Boring but Important – Quiet Apps Doing the Jobs No One Notices
Past the dramatic weather concerns, there’s a whole layer of tools that keep Brevard functional – Space Coast Area Transit tracks buses in real time for people relying on routes between Cocoa, Melbourne, and Palm Bay. Useful when construction chokes up US-1 or Wickham again.
FDOT alerts ping constantly with construction updates, bridge lifts, lane closures – basically anything slowing down the causeways that connect the barrier islands to the mainland.
Waste service apps remind you about pickup days, holiday schedule shifts, and which recycling rules apply to your specific neighborhood – because they’re not the same everywhere, and nobody wants to deal with a missed bin.
County reporting portals let residents flag potholes, busted signs, and storm debris blocking sidewalks.
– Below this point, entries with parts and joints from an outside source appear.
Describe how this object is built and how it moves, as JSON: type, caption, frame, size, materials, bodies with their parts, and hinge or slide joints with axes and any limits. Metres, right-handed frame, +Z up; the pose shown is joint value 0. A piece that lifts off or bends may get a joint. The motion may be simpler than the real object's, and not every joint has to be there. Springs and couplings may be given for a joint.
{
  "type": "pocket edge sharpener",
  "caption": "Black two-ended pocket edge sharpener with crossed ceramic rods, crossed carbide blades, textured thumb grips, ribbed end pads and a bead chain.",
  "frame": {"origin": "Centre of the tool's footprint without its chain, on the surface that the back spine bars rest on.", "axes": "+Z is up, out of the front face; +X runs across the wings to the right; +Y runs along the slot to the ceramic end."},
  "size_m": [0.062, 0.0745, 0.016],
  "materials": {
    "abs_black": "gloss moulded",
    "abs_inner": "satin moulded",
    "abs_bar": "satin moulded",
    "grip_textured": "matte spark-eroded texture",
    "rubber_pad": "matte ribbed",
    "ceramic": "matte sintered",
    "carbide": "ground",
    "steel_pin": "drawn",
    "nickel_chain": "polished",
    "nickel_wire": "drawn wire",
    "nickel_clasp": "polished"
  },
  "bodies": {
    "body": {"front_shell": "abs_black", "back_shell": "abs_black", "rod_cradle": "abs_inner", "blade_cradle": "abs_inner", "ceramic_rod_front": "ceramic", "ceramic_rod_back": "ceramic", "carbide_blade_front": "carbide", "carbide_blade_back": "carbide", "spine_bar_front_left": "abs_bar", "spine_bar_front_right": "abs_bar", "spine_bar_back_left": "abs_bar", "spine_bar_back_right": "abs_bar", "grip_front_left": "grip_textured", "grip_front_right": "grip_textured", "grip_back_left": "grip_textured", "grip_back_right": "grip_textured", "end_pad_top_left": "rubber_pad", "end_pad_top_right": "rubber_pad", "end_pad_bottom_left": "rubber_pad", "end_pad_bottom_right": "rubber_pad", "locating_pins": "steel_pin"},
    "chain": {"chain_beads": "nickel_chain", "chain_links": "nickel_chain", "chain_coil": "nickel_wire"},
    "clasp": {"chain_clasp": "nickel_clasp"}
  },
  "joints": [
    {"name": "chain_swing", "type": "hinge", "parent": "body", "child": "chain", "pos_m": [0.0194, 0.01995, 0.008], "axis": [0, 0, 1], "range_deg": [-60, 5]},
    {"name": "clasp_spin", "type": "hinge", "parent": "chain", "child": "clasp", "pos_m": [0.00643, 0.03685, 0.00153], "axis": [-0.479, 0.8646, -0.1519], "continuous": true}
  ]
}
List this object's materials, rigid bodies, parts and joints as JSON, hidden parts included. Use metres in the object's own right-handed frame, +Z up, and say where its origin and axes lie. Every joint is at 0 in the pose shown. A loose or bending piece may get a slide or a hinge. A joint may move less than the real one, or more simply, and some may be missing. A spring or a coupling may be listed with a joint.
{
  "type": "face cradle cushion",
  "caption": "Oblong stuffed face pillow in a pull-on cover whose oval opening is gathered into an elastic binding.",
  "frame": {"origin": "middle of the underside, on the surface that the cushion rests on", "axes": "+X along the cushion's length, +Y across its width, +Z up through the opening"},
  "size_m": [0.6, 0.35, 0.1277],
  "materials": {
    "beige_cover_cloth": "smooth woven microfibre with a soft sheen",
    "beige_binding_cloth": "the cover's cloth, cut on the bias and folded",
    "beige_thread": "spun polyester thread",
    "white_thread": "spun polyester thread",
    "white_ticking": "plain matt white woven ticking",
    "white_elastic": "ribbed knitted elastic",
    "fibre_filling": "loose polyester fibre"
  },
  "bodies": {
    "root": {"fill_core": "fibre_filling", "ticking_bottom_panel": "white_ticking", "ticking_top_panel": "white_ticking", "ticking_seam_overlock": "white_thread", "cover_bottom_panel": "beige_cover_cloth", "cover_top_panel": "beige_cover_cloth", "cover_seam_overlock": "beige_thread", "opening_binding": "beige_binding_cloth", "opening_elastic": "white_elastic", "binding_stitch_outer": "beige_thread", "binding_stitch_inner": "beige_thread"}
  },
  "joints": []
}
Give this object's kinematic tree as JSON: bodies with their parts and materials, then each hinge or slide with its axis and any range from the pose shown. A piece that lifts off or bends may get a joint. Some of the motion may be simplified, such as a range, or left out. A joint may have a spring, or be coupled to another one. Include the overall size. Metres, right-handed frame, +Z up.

Public works logs thousands of these submissions yearly – not glamorous, but without these tools, daily life would grind down quickly.
Transit delays, missed trash pickup, broken infrastructure piling up – locals understand how much the internet actually holds together.
Logged Off, but Still Connected
Even with so many tools running in the background, Brevard expects things to work immediately – statewide surveys show Florida residents handle over 70% of daily tasks through their phones, and Space Coast is higher than average, mostly because of all the aerospace workers, remote jobs, and the fact that the weather here forces you to stay plugged in.
People want launch alerts before the news mentions it, instant payments, traffic updates that actually reflect what’s happening right now, and storm warnings they can trust.
What’s wild is how invisible it all becomes until something breaks. Traffic app freezes, alert doesn’t come through, payment system lags – suddenly you’re aware of how much runs through your phone.
Space Coast turned into one of Florida’s most mobile-dependent areas without anyone really noticing. Your phone isn’t entertainment here. It’s how you manage living somewhere that changes fast.